Ganhador do troféu de direção na mostra Encounters (para cineastas independentes) do Festival de Berlim, Cidade; Campo é o quarto longa de Juliana Rojas, que venceu o prêmio da crítica no Festival de Gramado de 2014 com Sinfonia da Necrópole e competiu na mostra Um Certo Olhar do Festival de Cannes de 2011 com Trabalhar Cansa, coassinado por Marco Dutra. A estreia no circuito comercial está prevista para o dia 29 de agosto. Ao falar sobre o filme, a diretora pediu que o espectador "se sentisse entrando em um barco num rio, se deixando ser conduzido".
Como o uso do ponto e vírgula no título sugere, o filme conta duas histórias. Na primeira parte, mais curta e mais bem resolvida, Fernanda Vianna interpreta Joana, uma trabalhadora rural que, após o trágico rompimento de uma barragem, vai morar com a irmã na cidade de São Paulo. Ao mesmo tempo em que arranja emprego num aplicativo de faxinas, ela tenta encontrar elementos que a reconectem com o telúrico — uma urgência existencial, a julgar pelos sonhos recorrentes com um cavalo branco que galopa em um campo verde.
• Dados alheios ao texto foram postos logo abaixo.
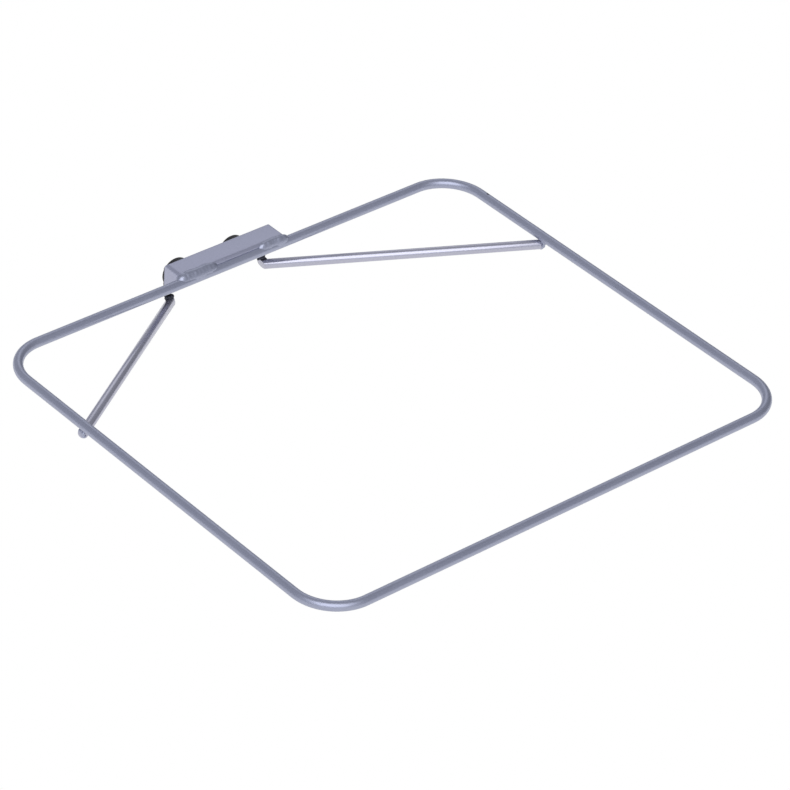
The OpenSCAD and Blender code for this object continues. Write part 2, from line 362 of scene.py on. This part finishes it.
chance = random.Random(7)
weld_coat = powder_coat("satin flake powder coat on weld", "#a0a4b8", "#abafc2", 0.36)
bead_h = 7.4 * mm
for name, x0, x1, lap, wide in (("left", -53.6 * mm, -15.8 * mm, 1.8 * mm, 0.74),
                                ("right", 25.8 * mm, 54.6 * mm, 0.6 * mm, 0.6)):
    steps = round((x1 - x0 - 1.5 * bead_h) / (3.4 * mm))
    points, radii = [], []
    for i in range(steps + 1):
        along = x0 + 0.75 * bead_h + (x1 - x0 - 1.5 * bead_h) * i / steps
        size = 0.93 if i in (0, steps) else 1.0 - 0.035 * chance.random()
        points.append((along, bar_y + lap + chance.uniform(-0.4, 0.4) * mm, bar_z + 0.3 * mm))
        radii.append(bead_h * size)
    row = weld_row("weld_bead_" + name, points, radii, 1.05, wide, 14)
    pick(row, faces=lambda f: True)
    bpy.ops.mesh.bisect(plane_co=(0, 0, bar_z), plane_no=(0, 0, 1), clear_inner=True, use_fill=True,
                        threshold=0.001 * mm)
    deselect()
    dress(row, weld_coat, "holder", "weld", "bead_" + name)


# Short welds join the braces' rear ends to the bracket's rear wall, and their front ends to the side bars.
# The rear ones sit deep in the corner under the back bar, and are coloured near-black as painted shade for that
# corner.
# Painted shade: a near-black, mottled colour on the rear welds stands in for the shade in the nook.
material, tree, output, place = new_material("painted shade on rear weld")
shade_mottle_noise = add(tree, "ShaderNodeTexNoise", [("Vector", place, "Object")], scale=700.0, detail=4.0)
tone = add(tree, "ShaderNodeMix", [("Factor", shade_mottle_noise, "Fac")], data_type="RGBA")
tone.inputs["A"].default_value = linear("#26272c")
tone.inputs["B"].default_value = linear("#4c4e58")
bump = add(tree, "ShaderNodeBump", [("Height", shade_mottle_noise, "Fac")], strength=0.3, distance=0.0003)
shader = add(tree, "ShaderNodeBsdfPrincipled", [("Base Color", tone, "Result"), ("Normal", bump, "Normal")],
             metallic=0.6, roughness=0.45)
finish(tree, output, shader)
rear_weld_painted_shade = material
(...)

Na segunda parte, mais longa — muito por causa do ritmo adotado, que exige paciência — e mais mística, dá-se o inverso: Flávia (Mirella Façanha), uma supervisora de TI, e Mara (Bruna Linzmeyer), que trabalhava na indústria de rações para animais, formam um casal que sai do urbano (eram as donas de um apartamento limpo por Joana) e vai para a fazenda que a primeira herdou do falecido pai. A natureza, a vida animal e o céu estrelado ora convidam à paz de espírito, ora as obrigam a lidar com lembranças ruins, a morte e fantasmas. O pé na terra, como diz uma coadjuvante, provoca a "procurar a sua história, aprender a sua canção".
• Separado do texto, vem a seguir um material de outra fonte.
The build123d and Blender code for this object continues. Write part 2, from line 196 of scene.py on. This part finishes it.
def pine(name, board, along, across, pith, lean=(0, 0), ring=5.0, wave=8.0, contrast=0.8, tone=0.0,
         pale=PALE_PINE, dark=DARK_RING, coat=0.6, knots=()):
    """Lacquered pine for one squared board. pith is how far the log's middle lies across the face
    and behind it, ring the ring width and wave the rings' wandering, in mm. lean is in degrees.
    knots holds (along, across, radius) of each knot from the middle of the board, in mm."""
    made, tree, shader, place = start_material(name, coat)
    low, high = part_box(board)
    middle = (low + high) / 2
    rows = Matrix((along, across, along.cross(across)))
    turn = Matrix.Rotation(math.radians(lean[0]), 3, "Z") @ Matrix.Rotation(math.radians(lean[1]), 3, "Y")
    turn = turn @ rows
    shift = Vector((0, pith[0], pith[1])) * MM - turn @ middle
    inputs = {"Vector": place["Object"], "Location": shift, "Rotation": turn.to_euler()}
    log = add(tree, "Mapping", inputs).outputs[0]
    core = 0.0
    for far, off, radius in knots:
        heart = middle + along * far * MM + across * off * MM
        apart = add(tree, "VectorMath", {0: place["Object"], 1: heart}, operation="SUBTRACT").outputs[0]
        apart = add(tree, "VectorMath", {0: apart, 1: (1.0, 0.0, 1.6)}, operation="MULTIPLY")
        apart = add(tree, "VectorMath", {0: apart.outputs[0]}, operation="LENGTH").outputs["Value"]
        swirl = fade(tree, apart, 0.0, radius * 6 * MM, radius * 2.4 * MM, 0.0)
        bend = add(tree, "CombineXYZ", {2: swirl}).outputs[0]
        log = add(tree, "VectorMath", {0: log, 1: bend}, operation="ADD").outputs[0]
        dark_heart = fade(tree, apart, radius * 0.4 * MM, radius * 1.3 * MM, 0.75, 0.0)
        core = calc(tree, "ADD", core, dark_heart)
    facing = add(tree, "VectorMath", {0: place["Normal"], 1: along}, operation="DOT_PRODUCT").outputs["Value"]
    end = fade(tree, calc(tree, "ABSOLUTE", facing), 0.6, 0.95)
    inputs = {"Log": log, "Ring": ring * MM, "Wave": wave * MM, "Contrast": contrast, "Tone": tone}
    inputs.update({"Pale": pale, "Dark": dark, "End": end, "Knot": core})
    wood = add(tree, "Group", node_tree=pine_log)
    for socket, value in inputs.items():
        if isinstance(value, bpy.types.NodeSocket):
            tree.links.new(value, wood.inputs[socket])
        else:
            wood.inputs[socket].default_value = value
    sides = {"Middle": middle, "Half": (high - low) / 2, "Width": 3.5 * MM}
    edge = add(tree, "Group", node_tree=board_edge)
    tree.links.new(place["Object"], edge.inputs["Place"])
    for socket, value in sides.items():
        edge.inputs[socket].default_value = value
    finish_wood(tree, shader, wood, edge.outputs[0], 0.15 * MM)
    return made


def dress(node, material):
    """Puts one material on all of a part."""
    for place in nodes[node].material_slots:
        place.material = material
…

Antes de a tempestade cair, contudo, há um temporal de amor — literalmente: esse é o título da canção de Leandro & Leonardo que embala a dança da sedução de Mara para Flávia, em certa noite.
Quando as duas vão de fato para a cama, Juliana Rojas corta a música, para evitar qualquer tipo de humor involuntário, decorrente do emprego de um clássico brega. Com sensibilidade, a cena celebra não só a diversidade sexual, não só a diversidade racial (Flávia é negra, Mara é branca), mas também a diversidade de corpos. Sensualmente, as mãos e os pés da personagem de Bruna Linzmeyer passeiam pelo corpo obeso da parceira encarnada por Mirella Façanha, demorando-se em suas dobras. Sob o olhar de uma equipe feminina (além de Rojas, há as diretoras de fotografia Cris Lyra e Alice Andrade Drummond, a montadora Cristina Amaral, as diretoras de arte Juliana Lobo e Daniella Aldrovand, a compositora Rita Zart), que equilibra delicadeza e quentura, Flávia e Mara ilustram a comunhão carnal como raras vezes se viu no cinema brasileiro.
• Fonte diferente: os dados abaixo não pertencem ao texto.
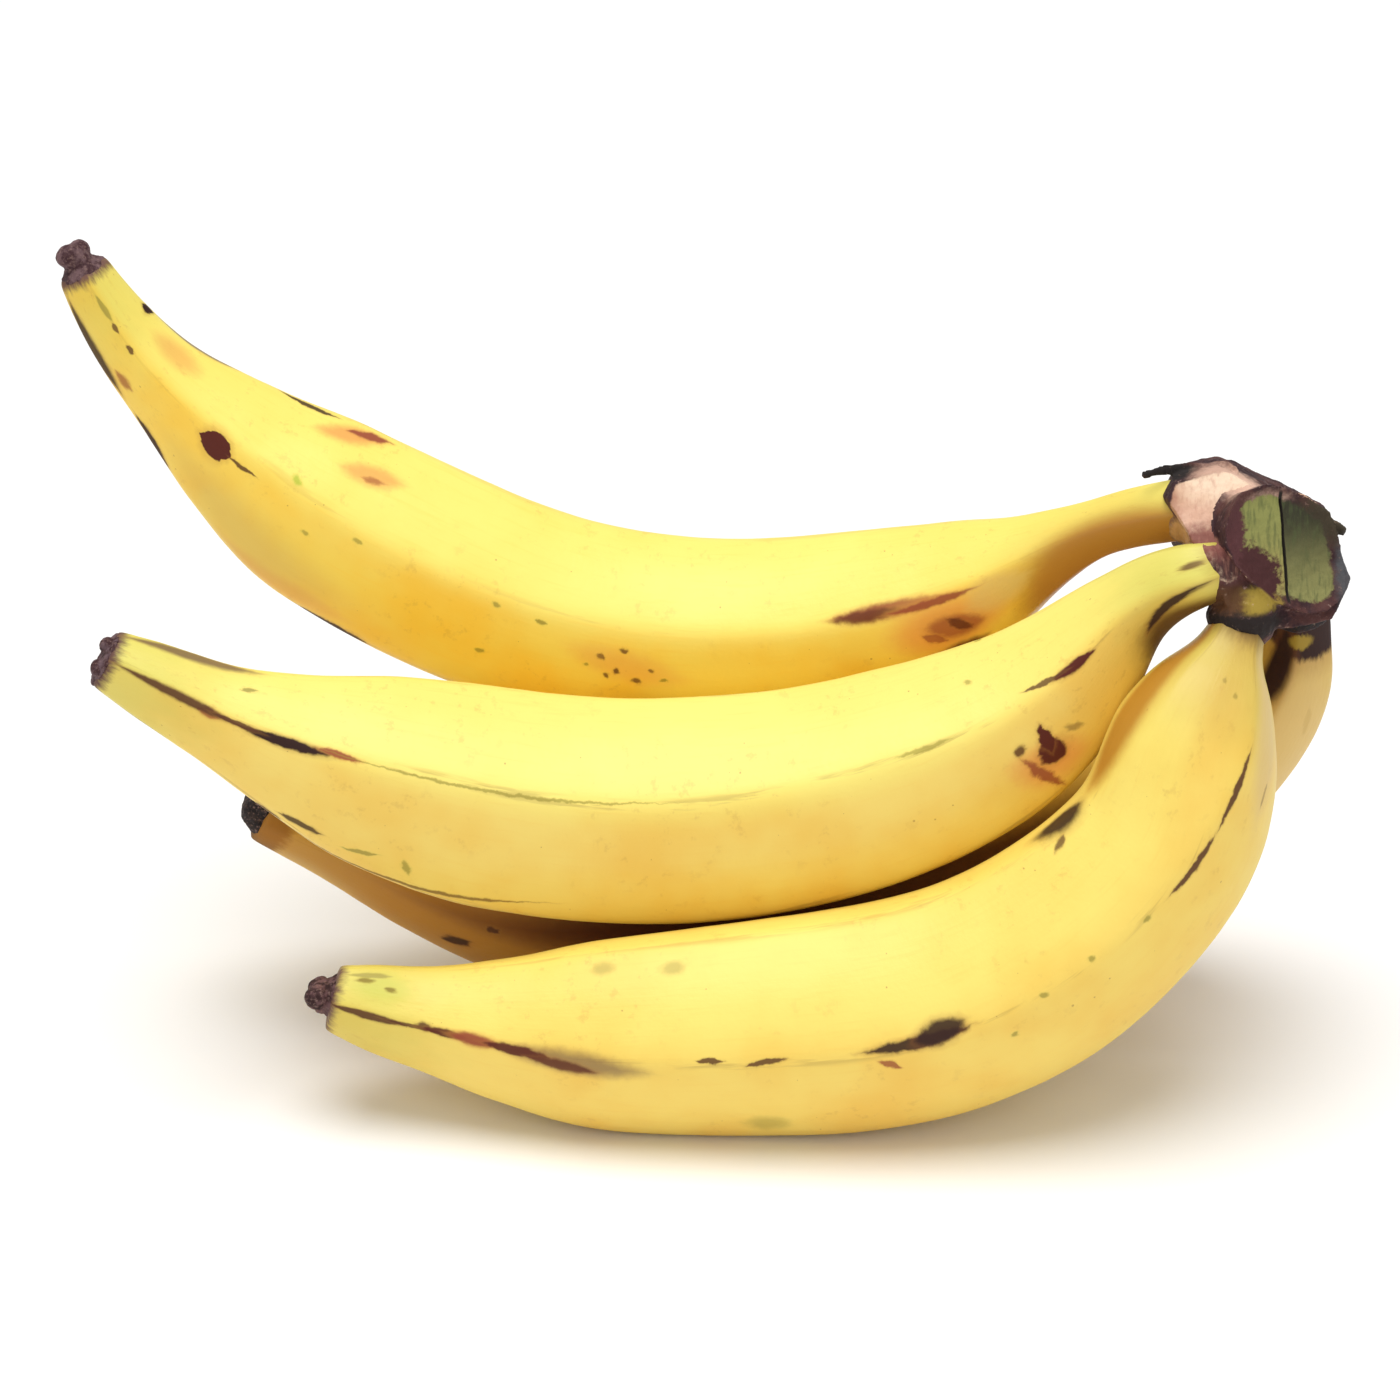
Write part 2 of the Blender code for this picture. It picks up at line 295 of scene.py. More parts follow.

Na entrevista coletiva concedida na manhã desta quinta-feira, Juliana Rojas e as duas atrizes falaram sobre a cena.
— É sobre a possibilidade do afeto em um mundo que a gente está tentando sobreviver, em um cenário tão duro. É como ter algo de esperança — afirmou Rojas.
— Apesar do luto, das travessias, das dores, das faltas, dos fantasmas emocionais e reais, o que sustenta é o afeto. Inclusive, eu, como atriz, me sustentei nos afetos. Conseguimos construir um afeto em que o corpo de uma se aconchega no outro com muito afeto. O corpo é casa, o corpo da outra é casa — contou Bruna Linzmeyer.
— Fico muito emocionada com a mudança de perspectiva sobre algo. É a construção do imaginário de humanização em pessoas como eu. É mais fácil encontrar afeto no que achamos humanos, e isso mora nos padrões — comentou Mirella Façanha.